Copy out every line containing the word "picture".
* Start *
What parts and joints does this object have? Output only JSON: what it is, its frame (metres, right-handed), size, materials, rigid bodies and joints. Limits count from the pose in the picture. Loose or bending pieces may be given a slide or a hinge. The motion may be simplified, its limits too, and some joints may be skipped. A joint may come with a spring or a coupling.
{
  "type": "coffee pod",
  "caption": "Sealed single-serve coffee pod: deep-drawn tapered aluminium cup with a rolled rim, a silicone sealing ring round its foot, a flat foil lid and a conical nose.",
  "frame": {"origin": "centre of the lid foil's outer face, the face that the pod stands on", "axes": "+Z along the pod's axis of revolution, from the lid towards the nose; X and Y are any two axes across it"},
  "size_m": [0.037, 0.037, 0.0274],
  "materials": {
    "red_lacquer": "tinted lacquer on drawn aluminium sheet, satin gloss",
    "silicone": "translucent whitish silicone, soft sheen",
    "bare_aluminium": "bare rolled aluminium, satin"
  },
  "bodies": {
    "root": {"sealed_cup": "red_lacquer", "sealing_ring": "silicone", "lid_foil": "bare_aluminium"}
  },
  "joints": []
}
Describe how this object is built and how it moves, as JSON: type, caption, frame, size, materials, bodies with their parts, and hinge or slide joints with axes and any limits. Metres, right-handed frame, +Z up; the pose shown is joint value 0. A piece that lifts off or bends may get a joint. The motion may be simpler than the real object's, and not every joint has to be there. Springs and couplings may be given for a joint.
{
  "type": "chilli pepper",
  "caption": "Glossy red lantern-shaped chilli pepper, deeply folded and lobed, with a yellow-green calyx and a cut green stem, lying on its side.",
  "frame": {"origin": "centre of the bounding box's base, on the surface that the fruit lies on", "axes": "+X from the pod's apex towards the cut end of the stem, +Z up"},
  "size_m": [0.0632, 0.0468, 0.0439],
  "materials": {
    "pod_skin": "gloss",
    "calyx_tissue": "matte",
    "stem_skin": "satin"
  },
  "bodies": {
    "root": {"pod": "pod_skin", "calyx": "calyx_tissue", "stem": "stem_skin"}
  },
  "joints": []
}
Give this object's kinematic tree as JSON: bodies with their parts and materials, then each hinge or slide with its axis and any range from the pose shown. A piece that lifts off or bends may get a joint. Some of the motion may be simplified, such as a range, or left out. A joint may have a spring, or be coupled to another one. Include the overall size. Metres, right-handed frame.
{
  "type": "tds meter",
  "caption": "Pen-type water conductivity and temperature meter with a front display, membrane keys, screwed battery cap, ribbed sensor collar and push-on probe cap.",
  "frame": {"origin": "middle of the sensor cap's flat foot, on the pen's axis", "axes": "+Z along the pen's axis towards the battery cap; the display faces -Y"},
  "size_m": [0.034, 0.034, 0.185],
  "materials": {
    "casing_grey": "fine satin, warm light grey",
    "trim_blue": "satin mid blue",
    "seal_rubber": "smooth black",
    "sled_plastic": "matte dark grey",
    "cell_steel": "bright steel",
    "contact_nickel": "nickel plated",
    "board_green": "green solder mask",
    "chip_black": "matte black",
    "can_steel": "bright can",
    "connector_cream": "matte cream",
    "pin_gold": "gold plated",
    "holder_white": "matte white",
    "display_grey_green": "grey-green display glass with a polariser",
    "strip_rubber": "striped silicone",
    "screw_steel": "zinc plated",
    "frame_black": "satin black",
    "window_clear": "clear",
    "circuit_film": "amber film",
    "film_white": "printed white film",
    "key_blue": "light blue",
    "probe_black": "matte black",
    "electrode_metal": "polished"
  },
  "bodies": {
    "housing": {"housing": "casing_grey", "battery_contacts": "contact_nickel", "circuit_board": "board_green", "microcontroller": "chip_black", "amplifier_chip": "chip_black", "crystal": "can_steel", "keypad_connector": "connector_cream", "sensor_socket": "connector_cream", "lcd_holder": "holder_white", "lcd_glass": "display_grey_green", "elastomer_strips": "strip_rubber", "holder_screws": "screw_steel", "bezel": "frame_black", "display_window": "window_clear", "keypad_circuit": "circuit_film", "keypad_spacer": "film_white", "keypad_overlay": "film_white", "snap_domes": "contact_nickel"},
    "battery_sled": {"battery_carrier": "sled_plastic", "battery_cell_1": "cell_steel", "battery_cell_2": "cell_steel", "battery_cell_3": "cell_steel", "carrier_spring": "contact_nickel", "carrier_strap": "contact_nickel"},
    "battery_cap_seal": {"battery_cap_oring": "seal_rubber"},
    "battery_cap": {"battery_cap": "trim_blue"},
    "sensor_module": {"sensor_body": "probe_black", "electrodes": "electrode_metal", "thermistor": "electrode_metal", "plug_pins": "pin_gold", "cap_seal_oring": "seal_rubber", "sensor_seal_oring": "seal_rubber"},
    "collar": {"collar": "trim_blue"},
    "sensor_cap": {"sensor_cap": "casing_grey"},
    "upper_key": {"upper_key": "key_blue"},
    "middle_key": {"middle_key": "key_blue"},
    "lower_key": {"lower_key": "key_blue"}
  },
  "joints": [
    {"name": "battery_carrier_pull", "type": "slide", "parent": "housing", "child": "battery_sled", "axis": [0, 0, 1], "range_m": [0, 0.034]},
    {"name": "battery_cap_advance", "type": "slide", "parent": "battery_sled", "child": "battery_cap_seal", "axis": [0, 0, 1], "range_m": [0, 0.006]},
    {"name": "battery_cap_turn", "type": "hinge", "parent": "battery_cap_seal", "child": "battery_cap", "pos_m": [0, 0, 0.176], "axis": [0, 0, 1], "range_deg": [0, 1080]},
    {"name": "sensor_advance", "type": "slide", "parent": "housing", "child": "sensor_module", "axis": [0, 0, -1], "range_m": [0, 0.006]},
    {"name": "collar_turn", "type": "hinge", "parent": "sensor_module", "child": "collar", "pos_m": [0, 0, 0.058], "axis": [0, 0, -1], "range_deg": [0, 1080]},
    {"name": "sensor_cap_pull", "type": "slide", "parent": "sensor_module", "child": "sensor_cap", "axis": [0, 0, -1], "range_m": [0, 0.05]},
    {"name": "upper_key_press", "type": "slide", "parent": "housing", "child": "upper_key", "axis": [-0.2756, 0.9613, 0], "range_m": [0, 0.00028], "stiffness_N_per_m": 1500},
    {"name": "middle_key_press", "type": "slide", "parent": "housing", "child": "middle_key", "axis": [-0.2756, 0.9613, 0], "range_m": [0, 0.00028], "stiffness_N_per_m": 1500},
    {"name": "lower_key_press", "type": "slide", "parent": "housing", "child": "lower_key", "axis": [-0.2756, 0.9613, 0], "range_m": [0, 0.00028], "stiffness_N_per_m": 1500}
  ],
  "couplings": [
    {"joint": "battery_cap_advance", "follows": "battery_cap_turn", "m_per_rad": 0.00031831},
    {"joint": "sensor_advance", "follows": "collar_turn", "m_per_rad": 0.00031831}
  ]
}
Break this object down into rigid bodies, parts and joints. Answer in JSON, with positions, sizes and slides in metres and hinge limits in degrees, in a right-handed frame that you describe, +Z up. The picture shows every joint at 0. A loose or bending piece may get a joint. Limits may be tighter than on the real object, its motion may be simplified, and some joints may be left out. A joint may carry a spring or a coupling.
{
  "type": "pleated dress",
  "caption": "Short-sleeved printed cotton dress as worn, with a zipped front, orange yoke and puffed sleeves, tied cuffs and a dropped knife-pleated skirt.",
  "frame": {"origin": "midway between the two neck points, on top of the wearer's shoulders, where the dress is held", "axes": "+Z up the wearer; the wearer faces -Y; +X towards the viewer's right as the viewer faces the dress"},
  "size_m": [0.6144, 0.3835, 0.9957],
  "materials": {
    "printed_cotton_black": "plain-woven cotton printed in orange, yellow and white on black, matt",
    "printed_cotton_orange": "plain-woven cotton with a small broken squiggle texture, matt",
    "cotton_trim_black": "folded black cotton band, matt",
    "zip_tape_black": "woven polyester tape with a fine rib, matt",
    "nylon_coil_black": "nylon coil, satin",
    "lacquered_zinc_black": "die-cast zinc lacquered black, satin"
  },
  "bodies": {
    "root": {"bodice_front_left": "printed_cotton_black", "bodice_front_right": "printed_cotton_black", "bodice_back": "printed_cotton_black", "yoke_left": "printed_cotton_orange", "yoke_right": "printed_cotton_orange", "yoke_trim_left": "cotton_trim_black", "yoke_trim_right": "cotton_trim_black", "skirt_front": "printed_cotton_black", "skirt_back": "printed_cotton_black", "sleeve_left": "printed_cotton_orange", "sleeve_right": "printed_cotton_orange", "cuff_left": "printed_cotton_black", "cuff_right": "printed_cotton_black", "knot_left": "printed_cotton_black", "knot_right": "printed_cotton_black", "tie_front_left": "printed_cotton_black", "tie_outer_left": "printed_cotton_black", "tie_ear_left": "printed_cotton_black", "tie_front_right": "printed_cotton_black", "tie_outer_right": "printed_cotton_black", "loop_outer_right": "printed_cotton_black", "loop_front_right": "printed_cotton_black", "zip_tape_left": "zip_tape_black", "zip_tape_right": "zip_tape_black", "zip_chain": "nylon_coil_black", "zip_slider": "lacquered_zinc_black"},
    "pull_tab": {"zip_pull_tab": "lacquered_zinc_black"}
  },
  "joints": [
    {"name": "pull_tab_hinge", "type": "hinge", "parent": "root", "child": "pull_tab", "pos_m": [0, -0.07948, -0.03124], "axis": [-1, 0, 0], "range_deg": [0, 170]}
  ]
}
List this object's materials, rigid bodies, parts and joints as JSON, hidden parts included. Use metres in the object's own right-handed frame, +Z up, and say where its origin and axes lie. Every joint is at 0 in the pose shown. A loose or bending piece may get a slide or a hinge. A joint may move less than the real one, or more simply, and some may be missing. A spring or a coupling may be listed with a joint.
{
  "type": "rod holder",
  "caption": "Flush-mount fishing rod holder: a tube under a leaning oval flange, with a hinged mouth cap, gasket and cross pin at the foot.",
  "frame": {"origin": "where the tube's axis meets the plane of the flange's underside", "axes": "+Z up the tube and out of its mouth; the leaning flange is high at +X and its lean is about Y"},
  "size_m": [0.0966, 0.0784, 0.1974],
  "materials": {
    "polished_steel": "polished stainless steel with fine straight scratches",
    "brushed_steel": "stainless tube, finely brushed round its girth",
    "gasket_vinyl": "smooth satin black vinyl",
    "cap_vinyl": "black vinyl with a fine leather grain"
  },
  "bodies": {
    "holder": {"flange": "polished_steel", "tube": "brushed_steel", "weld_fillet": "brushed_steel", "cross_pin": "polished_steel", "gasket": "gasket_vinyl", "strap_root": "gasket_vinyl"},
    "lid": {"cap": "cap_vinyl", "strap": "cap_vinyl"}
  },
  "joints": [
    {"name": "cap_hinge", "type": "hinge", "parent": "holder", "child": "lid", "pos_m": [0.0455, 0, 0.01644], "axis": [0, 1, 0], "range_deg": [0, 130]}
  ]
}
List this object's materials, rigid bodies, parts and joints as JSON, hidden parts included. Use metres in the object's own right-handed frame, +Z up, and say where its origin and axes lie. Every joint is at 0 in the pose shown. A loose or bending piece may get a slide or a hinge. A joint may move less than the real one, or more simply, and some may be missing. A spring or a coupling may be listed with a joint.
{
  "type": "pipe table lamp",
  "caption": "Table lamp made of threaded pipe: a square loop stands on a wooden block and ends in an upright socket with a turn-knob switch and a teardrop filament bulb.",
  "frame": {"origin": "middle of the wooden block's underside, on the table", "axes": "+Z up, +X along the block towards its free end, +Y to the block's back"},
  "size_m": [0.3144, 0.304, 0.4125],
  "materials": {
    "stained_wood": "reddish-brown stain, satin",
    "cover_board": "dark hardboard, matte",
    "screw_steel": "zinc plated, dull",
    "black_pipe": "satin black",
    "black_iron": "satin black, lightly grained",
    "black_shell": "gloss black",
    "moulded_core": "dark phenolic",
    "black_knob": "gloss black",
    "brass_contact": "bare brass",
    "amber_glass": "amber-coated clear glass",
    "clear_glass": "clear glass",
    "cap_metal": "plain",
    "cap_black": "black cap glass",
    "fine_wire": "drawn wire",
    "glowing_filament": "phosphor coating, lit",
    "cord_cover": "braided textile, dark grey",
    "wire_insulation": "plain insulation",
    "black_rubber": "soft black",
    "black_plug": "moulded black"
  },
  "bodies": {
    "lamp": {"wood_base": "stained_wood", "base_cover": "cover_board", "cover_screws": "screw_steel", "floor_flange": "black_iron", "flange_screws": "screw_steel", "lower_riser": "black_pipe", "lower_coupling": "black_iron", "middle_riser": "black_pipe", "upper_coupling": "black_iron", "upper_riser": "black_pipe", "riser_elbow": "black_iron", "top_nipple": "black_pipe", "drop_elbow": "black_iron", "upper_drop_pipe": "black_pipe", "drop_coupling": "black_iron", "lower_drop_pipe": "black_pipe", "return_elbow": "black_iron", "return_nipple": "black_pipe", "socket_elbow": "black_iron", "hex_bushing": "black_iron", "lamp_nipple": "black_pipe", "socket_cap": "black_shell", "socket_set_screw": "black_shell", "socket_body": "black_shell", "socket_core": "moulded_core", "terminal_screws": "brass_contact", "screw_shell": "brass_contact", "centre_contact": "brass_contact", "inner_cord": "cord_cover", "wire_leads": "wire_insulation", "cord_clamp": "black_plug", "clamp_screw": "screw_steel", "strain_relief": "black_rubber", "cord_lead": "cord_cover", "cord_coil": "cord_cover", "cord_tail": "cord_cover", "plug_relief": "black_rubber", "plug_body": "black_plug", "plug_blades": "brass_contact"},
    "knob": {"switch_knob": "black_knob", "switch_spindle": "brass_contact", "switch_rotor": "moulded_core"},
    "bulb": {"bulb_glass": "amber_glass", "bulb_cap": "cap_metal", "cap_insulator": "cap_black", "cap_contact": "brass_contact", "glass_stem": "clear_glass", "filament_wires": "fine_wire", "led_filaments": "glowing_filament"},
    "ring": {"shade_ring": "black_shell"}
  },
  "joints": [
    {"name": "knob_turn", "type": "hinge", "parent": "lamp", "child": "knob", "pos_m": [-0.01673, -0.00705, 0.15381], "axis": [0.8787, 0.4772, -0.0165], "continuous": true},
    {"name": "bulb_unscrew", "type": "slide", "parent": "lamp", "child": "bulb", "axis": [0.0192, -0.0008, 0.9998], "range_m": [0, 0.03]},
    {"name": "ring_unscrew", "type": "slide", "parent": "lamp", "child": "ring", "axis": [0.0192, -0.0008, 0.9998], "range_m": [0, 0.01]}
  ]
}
* End *
▶ [RESULT BELOW]
What parts and joints does this object have? Output only JSON: what it is, its frame (metres, right-handed), size, materials, rigid bodies and joints. Limits count from the pose in the picture. Loose or bending pieces may be given a slide or a hinge. The motion may be simplified, its limits too, and some joints may be skipped. A joint may come with a spring or a coupling.
Break this object down into rigid bodies, parts and joints. Answer in JSON, with positions, sizes and slides in metres and hinge limits in degrees, in a right-handed frame that you describe, +Z up. The picture shows every joint at 0. A loose or bending piece may get a joint. Limits may be tighter than on the real object, its motion may be simplified, and some joints may be left out. A joint may carry a spring or a coupling.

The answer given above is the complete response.